[START PROVIDED DATA]

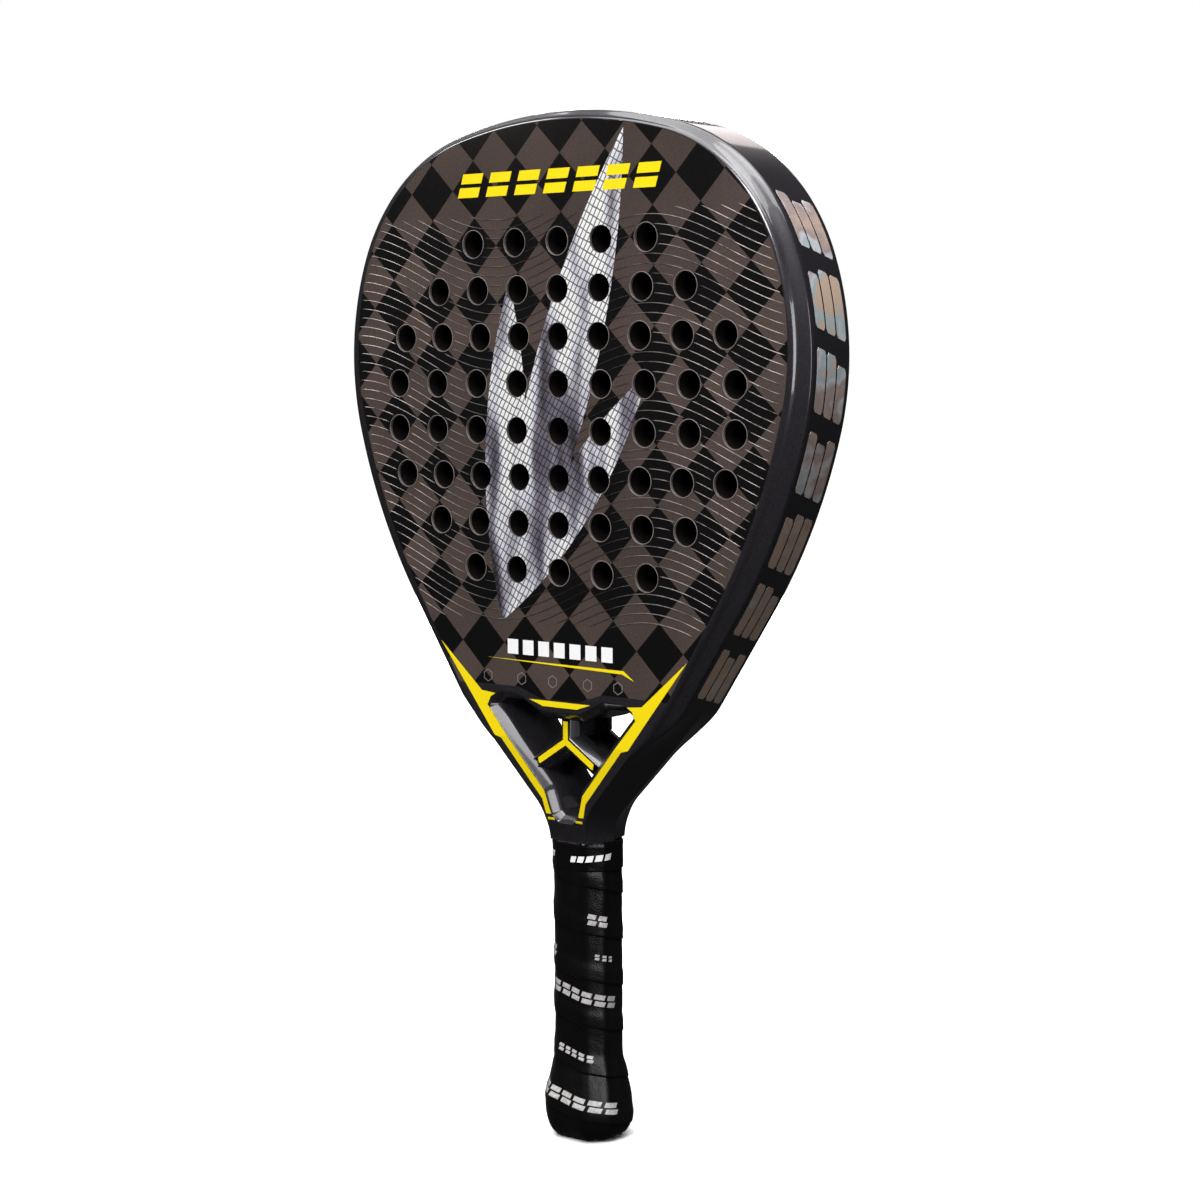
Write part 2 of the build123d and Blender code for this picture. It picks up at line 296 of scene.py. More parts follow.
def opening_corners(grow):
    """Corners of the throat opening's right half, every side moved outwards by grow: (point, radius)."""
    spots = [Vector((x, CORE + z)) for x, z, _ in OPENING]
    runs = [(b - a).normalized() for a, b in zip(spots, spots[1:])]
    corners = []
    for k, (spot, (_, _, radius)) in enumerate(zip(spots, OPENING)):
        before, after = runs[max(k - 1, 0)], runs[min(k, len(runs) - 1)]
        normals = Vector((before.y + after.y, -before.x - after.x))
        bend = 1 if before.x * after.y > before.y * after.x else -1
        corners.append((spot + normals * grow / (1 + before.dot(after)), max(radius + bend * grow, 0.1)))
    return corners


def opening_path(grow):
    """Points along the throat opening's right half from its bottom to its top, with rounded corners."""
    corners = opening_corners(grow)
    path = [corners[0][0]]
    for (last, _), (corner, radius), (following, _) in zip(corners, corners[1:], corners[2:]):
        before, after = (corner - last).normalized(), (following - corner).normalized()
        turn = atan2(before.x * after.y - before.y * after.x, before.dot(after))
        start = corner - before * radius * tan(abs(turn) / 2)
        bend = 1 if turn > 0 else -1
        out = Vector((before.y, -before.x))
        centre = start - bend * out * radius
        for step in range(7):
            c, s = cos(turn * step / 6), sin(turn * step / 6)
            path.append(centre + bend * radius * Vector((out.x * c - out.y * s, out.x * s + out.y * c)))
    return path + [corners[-1][0]]


def opening_rings():
    """The opening's path at every step of its wall, and the place where frame and bridge meet."""
    rings = [opening_path(grow) for grow, _ in OPENING_WALL]
    half = rings[0][:len(rings[0]) // 2 + 6]
    return rings, max(k for k, point in enumerate(half) if point.y < SEAM_LOW)


# ---------------------------------------------------------------- frame, bridge and brace


def section_rows():
    """Rows round the frame from the front face to the rear: (share of the reach, depth, side)."""
    lip = [(1 - blend, depth) for blend, depth in curve_through(LIP, LIP_STEPS)]
    low = LIP[-1][1]
    band = [(1.0, low + (FACE - low) * k / BAND_STEPS) for k in range(1, BAND_STEPS + 1)]
    front = [(share, depth, -1) for share, depth in lip + band]
    return front + [(share, depth, 1) for share, depth, _ in front[-2::-1]]


def edge_width(point, out):
    """How far the flat face has widened where the neck gets thinner."""
    width = 0.0
    for _ in range(5):
        width = ARM_RIDGE * (1 - half_thickness(point.y + out.y * width) / FACE)
    return width


def ramp_reach(point, out):
    """Distance from the face's edge to the ramp that ends the raised band."""
    run = (RAMP[1] - RAMP[0]).normalized()
    away = Vector((-run.y, run.x))
    slope = out.dot(away)
    return (RAMP[0] - point).dot(away) / slope if slope > 0.3 else 1000.0


def frame_skin(bm, places):
    """The rim, its raised side band, the ramps and the outer sides of the arms and neck."""
    grid_rows = []
    for point, out, reach in places:
        ramp = ramp_reach(point, out)
        thick = half_thickness(point.y + out.y * edge_width(point, out))
        row = []
        for share, depth, side in section_rows():
            y = (1 - depth / FACE) * thick
            arm = ARM_RIDGE * (1 - y / FACE)
            band = soft_min(share * reach, ramp, RAMP_SOFT)
            soft = FOOT_SOFT * min(1.0, depth / 4) * (1 - smoothstep((ramp - reach) / FOOT_SOFT))
            width = soft_max(min(arm, reach), band, soft) if ramp < 60 else band
            spot = point + out * width
            row.append(put(bm, spot.x, side * y, spot.y))
        grid_rows.append(row)
    grid(bm, grid_rows)
    return grid_rows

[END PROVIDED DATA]

### WHAT TO WORK ON
Return each line of the data exactly as written above.

### RESULT FOR THIS TASK
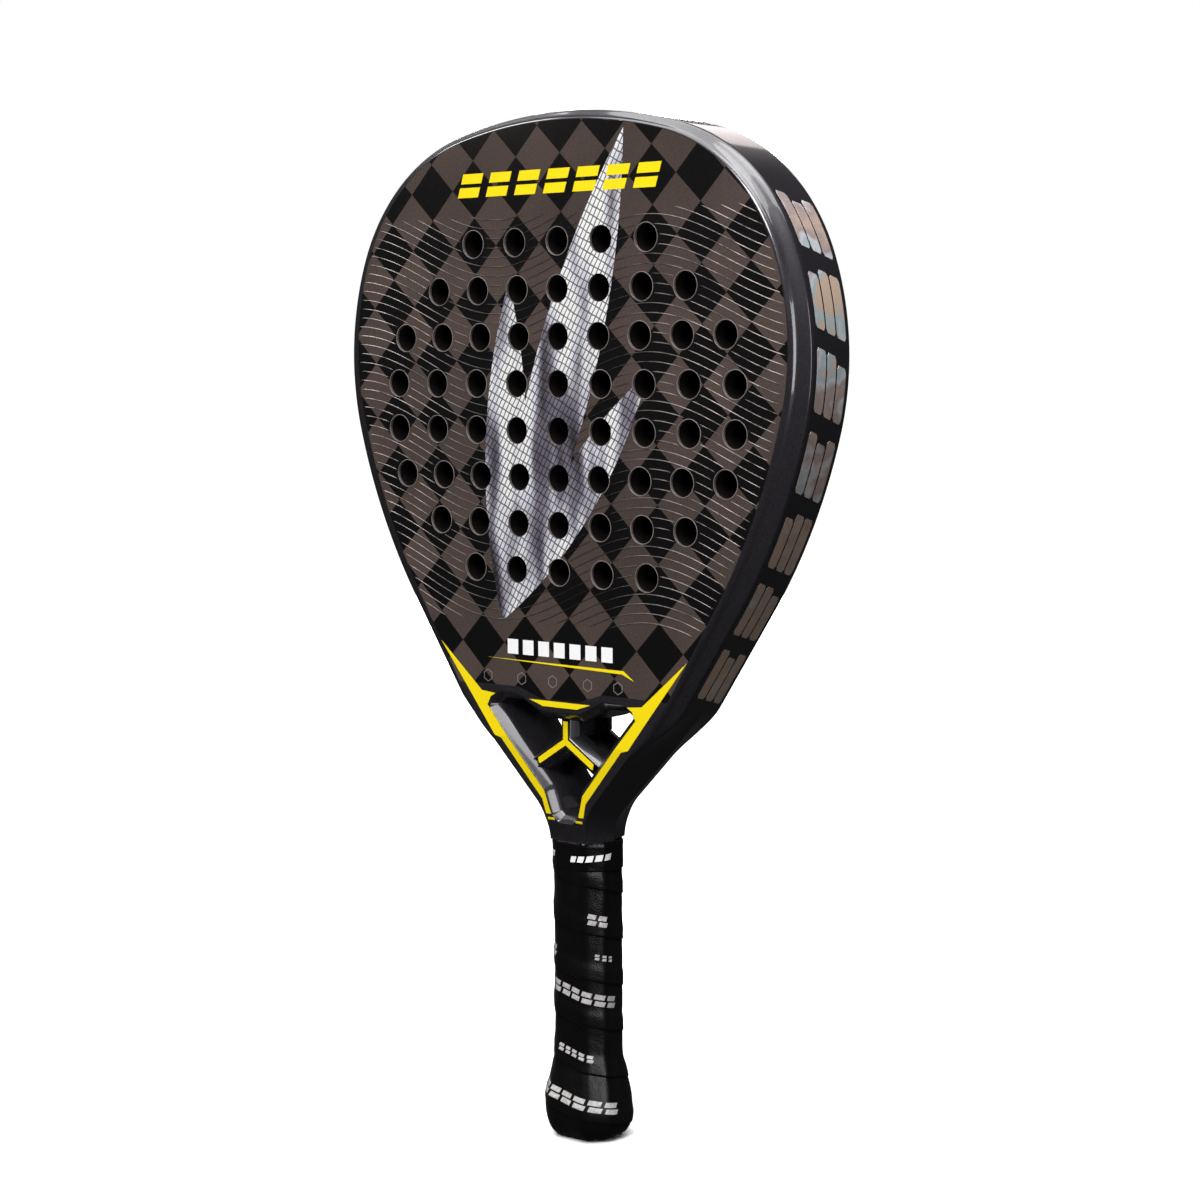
Write part 2 of the build123d and Blender code for this picture. It picks up at line 296 of scene.py. More parts follow.
def opening_corners(grow):
    """Corners of the throat opening's right half, every side moved outwards by grow: (point, radius)."""
    spots = [Vector((x, CORE + z)) for x, z, _ in OPENING]
    runs = [(b - a).normalized() for a, b in zip(spots, spots[1:])]
    corners = []
    for k, (spot, (_, _, radius)) in enumerate(zip(spots, OPENING)):
        before, after = runs[max(k - 1, 0)], runs[min(k, len(runs) - 1)]
        normals = Vector((before.y + after.y, -before.x - after.x))
        bend = 1 if before.x * after.y > before.y * after.x else -1
        corners.append((spot + normals * grow / (1 + before.dot(after)), max(radius + bend * grow, 0.1)))
    return corners


def opening_path(grow):
    """Points along the throat opening's right half from its bottom to its top, with rounded corners."""
    corners = opening_corners(grow)
    path = [corners[0][0]]
    for (last, _), (corner, radius), (following, _) in zip(corners, corners[1:], corners[2:]):
        before, after = (corner - last).normalized(), (following - corner).normalized()
        turn = atan2(before.x * after.y - before.y * after.x, before.dot(after))
        start = corner - before * radius * tan(abs(turn) / 2)
        bend = 1 if turn > 0 else -1
        out = Vector((before.y, -before.x))
        centre = start - bend * out * radius
        for step in range(7):
            c, s = cos(turn * step / 6), sin(turn * step / 6)
            path.append(centre + bend * radius * Vector((out.x * c - out.y * s, out.x * s + out.y * c)))
    return path + [corners[-1][0]]


def opening_rings():
    """The opening's path at every step of its wall, and the place where frame and bridge meet."""
    rings = [opening_path(grow) for grow, _ in OPENING_WALL]
    half = rings[0][:len(rings[0]) // 2 + 6]
    return rings, max(k for k, point in enumerate(half) if point.y < SEAM_LOW)


# ---------------------------------------------------------------- frame, bridge and brace


def section_rows():
    """Rows round the frame from the front face to the rear: (share of the reach, depth, side)."""
    lip = [(1 - blend, depth) for blend, depth in curve_through(LIP, LIP_STEPS)]
    low = LIP[-1][1]
    band = [(1.0, low + (FACE - low) * k / BAND_STEPS) for k in range(1, BAND_STEPS + 1)]
    front = [(share, depth, -1) for share, depth in lip + band]
    return front + [(share, depth, 1) for share, depth, _ in front[-2::-1]]


def edge_width(point, out):
    """How far the flat face has widened where the neck gets thinner."""
    width = 0.0
    for _ in range(5):
        width = ARM_RIDGE * (1 - half_thickness(point.y + out.y * width) / FACE)
    return width


def ramp_reach(point, out):
    """Distance from the face's edge to the ramp that ends the raised band."""
    run = (RAMP[1] - RAMP[0]).normalized()
    away = Vector((-run.y, run.x))
    slope = out.dot(away)
    return (RAMP[0] - point).dot(away) / slope if slope > 0.3 else 1000.0


def frame_skin(bm, places):
    """The rim, its raised side band, the ramps and the outer sides of the arms and neck."""
    grid_rows = []
    for point, out, reach in places:
        ramp = ramp_reach(point, out)
        thick = half_thickness(point.y + out.y * edge_width(point, out))
        row = []
        for share, depth, side in section_rows():
            y = (1 - depth / FACE) * thick
            arm = ARM_RIDGE * (1 - y / FACE)
            band = soft_min(share * reach, ramp, RAMP_SOFT)
            soft = FOOT_SOFT * min(1.0, depth / 4) * (1 - smoothstep((ramp - reach) / FOOT_SOFT))
            width = soft_max(min(arm, reach), band, soft) if ramp < 60 else band
            spot = point + out * width
            row.append(put(bm, spot.x, side * y, spot.y))
        grid_rows.append(row)
    grid(bm, grid_rows)
    return grid_rows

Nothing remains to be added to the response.